**SUPPLIED MATERIAL:**
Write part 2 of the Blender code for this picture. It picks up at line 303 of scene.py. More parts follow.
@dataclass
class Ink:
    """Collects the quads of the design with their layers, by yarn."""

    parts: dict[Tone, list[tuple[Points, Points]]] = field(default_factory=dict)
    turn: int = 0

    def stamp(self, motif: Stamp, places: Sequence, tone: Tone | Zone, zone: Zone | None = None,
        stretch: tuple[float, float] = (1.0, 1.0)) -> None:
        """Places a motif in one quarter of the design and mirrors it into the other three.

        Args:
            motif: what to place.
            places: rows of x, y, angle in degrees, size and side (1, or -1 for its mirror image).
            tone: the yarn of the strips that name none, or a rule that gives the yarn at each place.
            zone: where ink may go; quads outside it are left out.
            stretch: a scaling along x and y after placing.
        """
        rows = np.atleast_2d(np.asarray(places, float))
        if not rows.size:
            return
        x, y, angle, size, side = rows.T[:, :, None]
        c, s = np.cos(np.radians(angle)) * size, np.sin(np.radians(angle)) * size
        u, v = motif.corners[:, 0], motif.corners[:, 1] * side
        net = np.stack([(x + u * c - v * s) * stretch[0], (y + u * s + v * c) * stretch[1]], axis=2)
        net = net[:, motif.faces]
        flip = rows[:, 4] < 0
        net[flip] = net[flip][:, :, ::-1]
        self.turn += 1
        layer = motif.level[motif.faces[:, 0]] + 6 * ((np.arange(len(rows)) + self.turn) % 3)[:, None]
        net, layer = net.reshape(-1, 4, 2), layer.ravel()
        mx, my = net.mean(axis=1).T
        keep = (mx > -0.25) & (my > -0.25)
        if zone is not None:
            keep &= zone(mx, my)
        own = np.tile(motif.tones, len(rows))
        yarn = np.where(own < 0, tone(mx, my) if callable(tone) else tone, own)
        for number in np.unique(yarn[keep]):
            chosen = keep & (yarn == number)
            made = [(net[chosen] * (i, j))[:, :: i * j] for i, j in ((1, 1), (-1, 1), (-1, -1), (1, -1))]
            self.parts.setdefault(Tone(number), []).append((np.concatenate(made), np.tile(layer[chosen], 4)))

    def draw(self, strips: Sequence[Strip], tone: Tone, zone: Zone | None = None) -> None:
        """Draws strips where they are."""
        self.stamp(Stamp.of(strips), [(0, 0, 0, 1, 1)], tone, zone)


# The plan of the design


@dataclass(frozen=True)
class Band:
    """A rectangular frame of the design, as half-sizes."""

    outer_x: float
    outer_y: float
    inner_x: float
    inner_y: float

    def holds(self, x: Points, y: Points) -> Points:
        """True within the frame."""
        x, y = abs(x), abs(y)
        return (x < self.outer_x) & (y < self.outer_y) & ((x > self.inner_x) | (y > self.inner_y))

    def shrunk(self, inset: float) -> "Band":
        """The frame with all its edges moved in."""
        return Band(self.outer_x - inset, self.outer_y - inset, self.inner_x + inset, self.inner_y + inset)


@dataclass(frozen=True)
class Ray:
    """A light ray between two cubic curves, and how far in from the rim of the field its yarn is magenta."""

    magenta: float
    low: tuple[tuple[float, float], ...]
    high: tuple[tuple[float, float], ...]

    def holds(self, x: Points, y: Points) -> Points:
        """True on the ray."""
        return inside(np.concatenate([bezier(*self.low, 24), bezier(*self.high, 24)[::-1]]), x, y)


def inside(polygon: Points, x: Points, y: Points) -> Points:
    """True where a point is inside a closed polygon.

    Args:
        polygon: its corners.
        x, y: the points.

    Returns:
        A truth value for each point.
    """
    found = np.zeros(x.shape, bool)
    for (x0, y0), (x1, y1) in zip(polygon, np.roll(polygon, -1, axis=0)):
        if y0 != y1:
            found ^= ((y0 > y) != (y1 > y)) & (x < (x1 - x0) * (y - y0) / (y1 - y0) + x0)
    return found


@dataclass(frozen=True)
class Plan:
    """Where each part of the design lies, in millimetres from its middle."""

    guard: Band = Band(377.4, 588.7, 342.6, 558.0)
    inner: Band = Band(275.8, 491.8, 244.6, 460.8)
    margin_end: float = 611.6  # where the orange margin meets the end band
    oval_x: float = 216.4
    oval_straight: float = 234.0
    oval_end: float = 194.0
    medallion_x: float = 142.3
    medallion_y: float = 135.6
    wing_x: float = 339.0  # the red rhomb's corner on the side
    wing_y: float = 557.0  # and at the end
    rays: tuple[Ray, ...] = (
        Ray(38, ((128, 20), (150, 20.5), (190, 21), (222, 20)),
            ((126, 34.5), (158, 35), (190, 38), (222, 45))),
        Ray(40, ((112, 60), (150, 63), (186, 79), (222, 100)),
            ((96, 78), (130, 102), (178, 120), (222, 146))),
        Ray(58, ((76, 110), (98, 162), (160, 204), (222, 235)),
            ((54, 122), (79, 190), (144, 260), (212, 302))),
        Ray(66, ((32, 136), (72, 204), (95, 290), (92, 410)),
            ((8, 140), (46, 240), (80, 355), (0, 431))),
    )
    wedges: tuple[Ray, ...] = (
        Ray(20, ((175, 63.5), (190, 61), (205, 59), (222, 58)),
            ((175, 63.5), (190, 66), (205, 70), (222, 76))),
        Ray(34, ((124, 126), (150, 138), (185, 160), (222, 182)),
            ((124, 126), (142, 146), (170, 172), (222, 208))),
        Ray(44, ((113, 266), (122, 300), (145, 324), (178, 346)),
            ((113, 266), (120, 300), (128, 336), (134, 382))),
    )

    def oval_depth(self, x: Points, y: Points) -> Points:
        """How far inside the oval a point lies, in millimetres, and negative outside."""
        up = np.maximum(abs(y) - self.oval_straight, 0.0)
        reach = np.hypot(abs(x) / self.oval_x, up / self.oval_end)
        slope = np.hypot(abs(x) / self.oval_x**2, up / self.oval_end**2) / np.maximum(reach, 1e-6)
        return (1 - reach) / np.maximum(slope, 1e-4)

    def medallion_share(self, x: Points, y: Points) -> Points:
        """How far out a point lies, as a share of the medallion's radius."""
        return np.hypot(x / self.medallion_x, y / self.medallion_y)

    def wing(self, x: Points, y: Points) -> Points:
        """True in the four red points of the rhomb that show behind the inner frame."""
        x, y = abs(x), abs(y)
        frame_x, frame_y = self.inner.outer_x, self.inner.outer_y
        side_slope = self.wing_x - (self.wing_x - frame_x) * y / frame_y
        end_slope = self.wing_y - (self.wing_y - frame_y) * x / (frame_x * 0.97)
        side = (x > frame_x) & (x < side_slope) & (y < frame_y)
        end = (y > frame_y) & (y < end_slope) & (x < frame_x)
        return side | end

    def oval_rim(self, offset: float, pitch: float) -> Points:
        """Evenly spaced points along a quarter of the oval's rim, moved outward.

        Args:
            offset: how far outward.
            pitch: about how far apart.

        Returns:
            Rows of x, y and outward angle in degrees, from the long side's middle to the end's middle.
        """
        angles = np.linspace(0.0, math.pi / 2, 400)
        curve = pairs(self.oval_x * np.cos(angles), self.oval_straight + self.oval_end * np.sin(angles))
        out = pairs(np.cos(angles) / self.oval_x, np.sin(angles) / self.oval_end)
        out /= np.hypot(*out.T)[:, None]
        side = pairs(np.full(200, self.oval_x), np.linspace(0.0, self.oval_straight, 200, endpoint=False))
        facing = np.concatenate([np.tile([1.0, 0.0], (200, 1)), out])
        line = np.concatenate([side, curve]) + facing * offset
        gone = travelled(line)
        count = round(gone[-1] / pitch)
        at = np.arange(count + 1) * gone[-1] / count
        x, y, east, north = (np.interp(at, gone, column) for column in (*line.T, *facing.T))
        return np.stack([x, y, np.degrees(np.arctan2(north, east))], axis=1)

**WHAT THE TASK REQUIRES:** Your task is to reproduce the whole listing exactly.

**RESULT:**
Write part 2 of the Blender code for this picture. It picks up at line 303 of scene.py. More parts follow.
@dataclass
class Ink:
    """Collects the quads of the design with their layers, by yarn."""

    parts: dict[Tone, list[tuple[Points, Points]]] = field(default_factory=dict)
    turn: int = 0

    def stamp(self, motif: Stamp, places: Sequence, tone: Tone | Zone, zone: Zone | None = None,
        stretch: tuple[float, float] = (1.0, 1.0)) -> None:
        """Places a motif in one quarter of the design and mirrors it into the other three.

        Args:
            motif: what to place.
            places: rows of x, y, angle in degrees, size and side (1, or -1 for its mirror image).
            tone: the yarn of the strips that name none, or a rule that gives the yarn at each place.
            zone: where ink may go; quads outside it are left out.
            stretch: a scaling along x and y after placing.
        """
        rows = np.atleast_2d(np.asarray(places, float))
        if not rows.size:
            return
        x, y, angle, size, side = rows.T[:, :, None]
        c, s = np.cos(np.radians(angle)) * size, np.sin(np.radians(angle)) * size
        u, v = motif.corners[:, 0], motif.corners[:, 1] * side
        net = np.stack([(x + u * c - v * s) * stretch[0], (y + u * s + v * c) * stretch[1]], axis=2)
        net = net[:, motif.faces]
        flip = rows[:, 4] < 0
        net[flip] = net[flip][:, :, ::-1]
        self.turn += 1
        layer = motif.level[motif.faces[:, 0]] + 6 * ((np.arange(len(rows)) + self.turn) % 3)[:, None]
        net, layer = net.reshape(-1, 4, 2), layer.ravel()
        mx, my = net.mean(axis=1).T
        keep = (mx > -0.25) & (my > -0.25)
        if zone is not None:
            keep &= zone(mx, my)
        own = np.tile(motif.tones, len(rows))
        yarn = np.where(own < 0, tone(mx, my) if callable(tone) else tone, own)
        for number in np.unique(yarn[keep]):
            chosen = keep & (yarn == number)
            made = [(net[chosen] * (i, j))[:, :: i * j] for i, j in ((1, 1), (-1, 1), (-1, -1), (1, -1))]
            self.parts.setdefault(Tone(number), []).append((np.concatenate(made), np.tile(layer[chosen], 4)))

    def draw(self, strips: Sequence[Strip], tone: Tone, zone: Zone | None = None) -> None:
        """Draws strips where they are."""
        self.stamp(Stamp.of(strips), [(0, 0, 0, 1, 1)], tone, zone)


# The plan of the design


@dataclass(frozen=True)
class Band:
    """A rectangular frame of the design, as half-sizes."""

    outer_x: float
    outer_y: float
    inner_x: float
    inner_y: float

    def holds(self, x: Points, y: Points) -> Points:
        """True within the frame."""
        x, y = abs(x), abs(y)
        return (x < self.outer_x) & (y < self.outer_y) & ((x > self.inner_x) | (y > self.inner_y))

    def shrunk(self, inset: float) -> "Band":
        """The frame with all its edges moved in."""
        return Band(self.outer_x - inset, self.outer_y - inset, self.inner_x + inset, self.inner_y + inset)


@dataclass(frozen=True)
class Ray:
    """A light ray between two cubic curves, and how far in from the rim of the field its yarn is magenta."""

    magenta: float
    low: tuple[tuple[float, float], ...]
    high: tuple[tuple[float, float], ...]

    def holds(self, x: Points, y: Points) -> Points:
        """True on the ray."""
        return inside(np.concatenate([bezier(*self.low, 24), bezier(*self.high, 24)[::-1]]), x, y)


def inside(polygon: Points, x: Points, y: Points) -> Points:
    """True where a point is inside a closed polygon.

    Args:
        polygon: its corners.
        x, y: the points.

    Returns:
        A truth value for each point.
    """
    found = np.zeros(x.shape, bool)
    for (x0, y0), (x1, y1) in zip(polygon, np.roll(polygon, -1, axis=0)):
        if y0 != y1:
            found ^= ((y0 > y) != (y1 > y)) & (x < (x1 - x0) * (y - y0) / (y1 - y0) + x0)
    return found


@dataclass(frozen=True)
class Plan:
    """Where each part of the design lies, in millimetres from its middle."""

    guard: Band = Band(377.4, 588.7, 342.6, 558.0)
    inner: Band = Band(275.8, 491.8, 244.6, 460.8)
    margin_end: float = 611.6  # where the orange margin meets the end band
    oval_x: float = 216.4
    oval_straight: float = 234.0
    oval_end: float = 194.0
    medallion_x: float = 142.3
    medallion_y: float = 135.6
    wing_x: float = 339.0  # the red rhomb's corner on the side
    wing_y: float = 557.0  # and at the end
    rays: tuple[Ray, ...] = (
        Ray(38, ((128, 20), (150, 20.5), (190, 21), (222, 20)),
            ((126, 34.5), (158, 35), (190, 38), (222, 45))),
        Ray(40, ((112, 60), (150, 63), (186, 79), (222, 100)),
            ((96, 78), (130, 102), (178, 120), (222, 146))),
        Ray(58, ((76, 110), (98, 162), (160, 204), (222, 235)),
            ((54, 122), (79, 190), (144, 260), (212, 302))),
        Ray(66, ((32, 136), (72, 204), (95, 290), (92, 410)),
            ((8, 140), (46, 240), (80, 355), (0, 431))),
    )
    wedges: tuple[Ray, ...] = (
        Ray(20, ((175, 63.5), (190, 61), (205, 59), (222, 58)),
            ((175, 63.5), (190, 66), (205, 70), (222, 76))),
        Ray(34, ((124, 126), (150, 138), (185, 160), (222, 182)),
            ((124, 126), (142, 146), (170, 172), (222, 208))),
        Ray(44, ((113, 266), (122, 300), (145, 324), (178, 346)),
            ((113, 266), (120, 300), (128, 336), (134, 382))),
    )

    def oval_depth(self, x: Points, y: Points) -> Points:
        """How far inside the oval a point lies, in millimetres, and negative outside."""
        up = np.maximum(abs(y) - self.oval_straight, 0.0)
        reach = np.hypot(abs(x) / self.oval_x, up / self.oval_end)
        slope = np.hypot(abs(x) / self.oval_x**2, up / self.oval_end**2) / np.maximum(reach, 1e-6)
        return (1 - reach) / np.maximum(slope, 1e-4)

    def medallion_share(self, x: Points, y: Points) -> Points:
        """How far out a point lies, as a share of the medallion's radius."""
        return np.hypot(x / self.medallion_x, y / self.medallion_y)

    def wing(self, x: Points, y: Points) -> Points:
        """True in the four red points of the rhomb that show behind the inner frame."""
        x, y = abs(x), abs(y)
        frame_x, frame_y = self.inner.outer_x, self.inner.outer_y
        side_slope = self.wing_x - (self.wing_x - frame_x) * y / frame_y
        end_slope = self.wing_y - (self.wing_y - frame_y) * x / (frame_x * 0.97)
        side = (x > frame_x) & (x < side_slope) & (y < frame_y)
        end = (y > frame_y) & (y < end_slope) & (x < frame_x)
        return side | end

    def oval_rim(self, offset: float, pitch: float) -> Points:
        """Evenly spaced points along a quarter of the oval's rim, moved outward.

        Args:
            offset: how far outward.
            pitch: about how far apart.

        Returns:
            Rows of x, y and outward angle in degrees, from the long side's middle to the end's middle.
        """
        angles = np.linspace(0.0, math.pi / 2, 400)
        curve = pairs(self.oval_x * np.cos(angles), self.oval_straight + self.oval_end * np.sin(angles))
        out = pairs(np.cos(angles) / self.oval_x, np.sin(angles) / self.oval_end)
        out /= np.hypot(*out.T)[:, None]
        side = pairs(np.full(200, self.oval_x), np.linspace(0.0, self.oval_straight, 200, endpoint=False))
        facing = np.concatenate([np.tile([1.0, 0.0], (200, 1)), out])
        line = np.concatenate([side, curve]) + facing * offset
        gone = travelled(line)
        count = round(gone[-1] / pitch)
        at = np.arange(count + 1) * gone[-1] / count
        x, y, east, north = (np.interp(at, gone, column) for column in (*line.T, *facing.T))
        return np.stack([x, y, np.degrees(np.arctan2(north, east))], axis=1)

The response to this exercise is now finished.